Klâsik Türk edebiyatı şairlerinin bir ömür boyu yazdıkları şiirlerini bir araya getirdikleri deftere divan denir. Bu edebiyata, tertip edilen bu şiir defterlerinden hareketle divan edebiyatı dendiğini biliyoruz. Şiirler divana gelişigüzel giremezler. Onların belli bir düzeni vardır. Bu düzen iki esas göz önünde tutularak kurulur: Nazım şekilleri ve konular. Nazım şekillerine göre şiirler şu sıra içinde divana alınırlar: Kasideler, terkib-i bend ve terci-i bendler, musammatlar, mesnevî tarzında tarih manzumeleri, gazeller, rubaîler, kıt’alar, beyitler, müstakil mısralar. Bu sıra değişmez, biri diğerinin yerini alamaz. Konularına göre de tevhid ve münâcâtlar, naatlar, miraciyeler, dört halifeyi öven şiirler, din uluları ve tarikat büyüklerini yücelten şiirler, devrin padişahını öven şiirler, devlet büyükleri için methiyeler. Bunlardan sonra çeşitli olaylar etrafında düşürülmüş tarihler gelir. Bir divanın oluşabilmesi için bu yapıya kavuşması gerekir. Tam olmayan devanlara divançe denir. Divanlardaki şiirlerin şairin hangi devresine ait olduğu, onu ne zaman yazdığı bilinmez. Çünkü şiirler divanlarda tarihî sıraya göre yer almazlar. Ancak şiirin içindeki bilgiler, telmihler bu konuda ilgilenene yol gösterir. Böyle olunca şairin şiirde gösterdiği gelişmeyi sağlıklı şeklide takip etmek zordur.

MAHLAS

Klâsik Türk edebiyatı şairleri eserlerinde kendi isimlerini kullanmamışlardır.
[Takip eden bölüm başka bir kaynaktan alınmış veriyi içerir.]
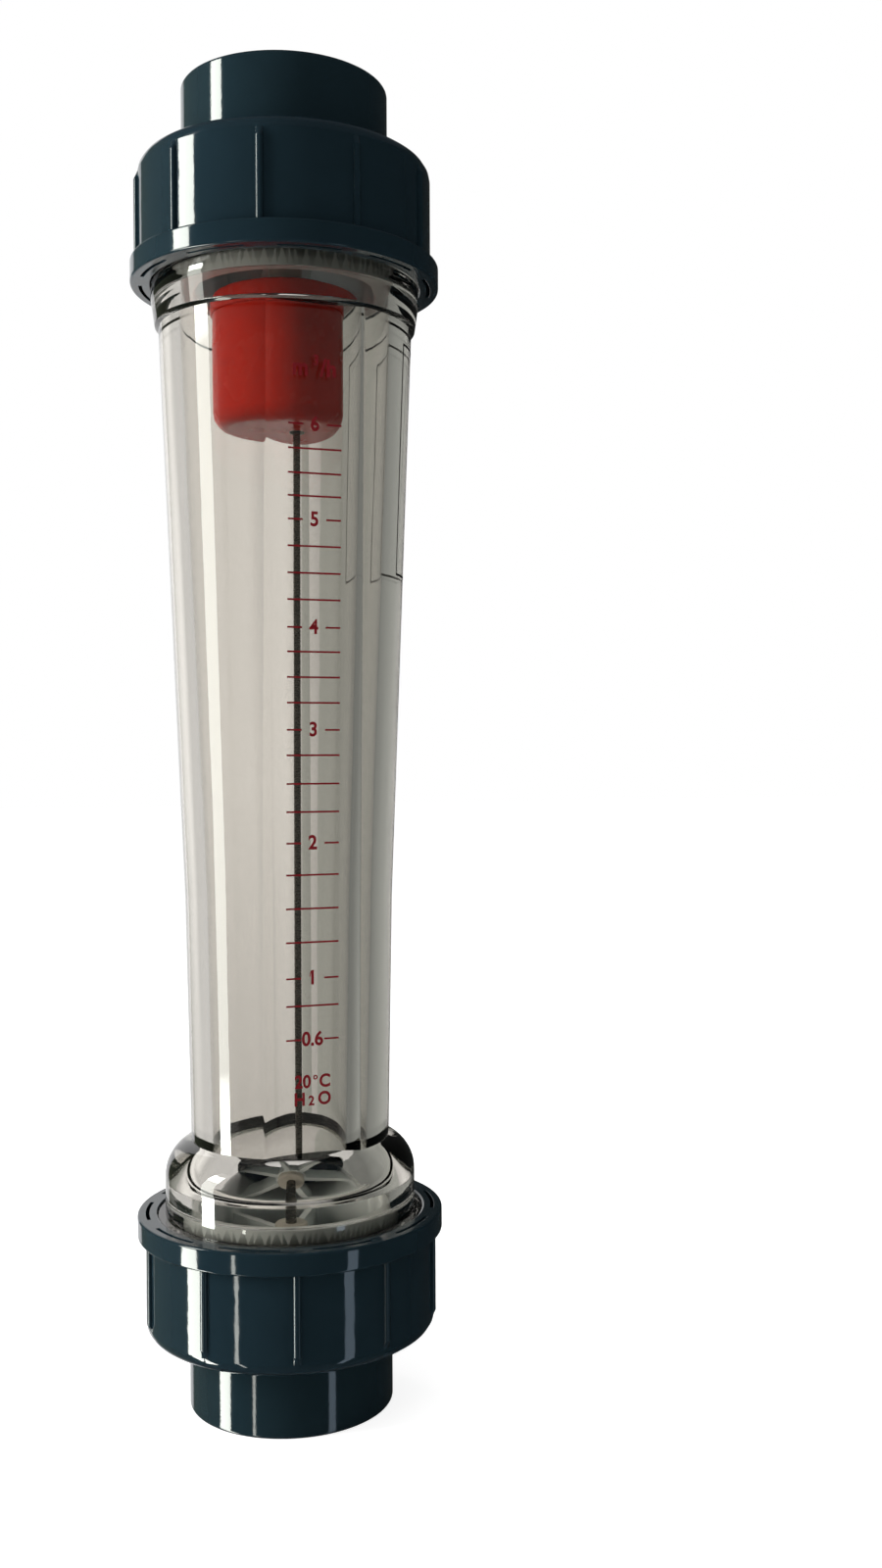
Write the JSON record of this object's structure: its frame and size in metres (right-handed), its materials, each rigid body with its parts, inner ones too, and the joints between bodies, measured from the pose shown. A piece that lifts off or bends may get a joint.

Her şair şiirlerinde kullanmak üzere kendilerine “mahlas” denilen takma bir ad almıştır. Şalirler bu takma adı kendileri seçtiği gibi, onlara bu şairlik ismi başka şair, üstat kabul ettiği kişiler tarafından da verilirdi. Bu takma isim çoğunlukla mahlasnâme denilen özel bir şiirle de duyururlardı. Fuzuli, Bakî, Figanî, Nef’î, Nâbî hep birer mahlastır. Bu şairlerin asıl isimleri başkadır. Mahlas, şiirde imza yerine geçer ve özel bir yeri vardır. Gazel ve kasidelerde şairin mahlasının geçtiği beyte taç beyit denir.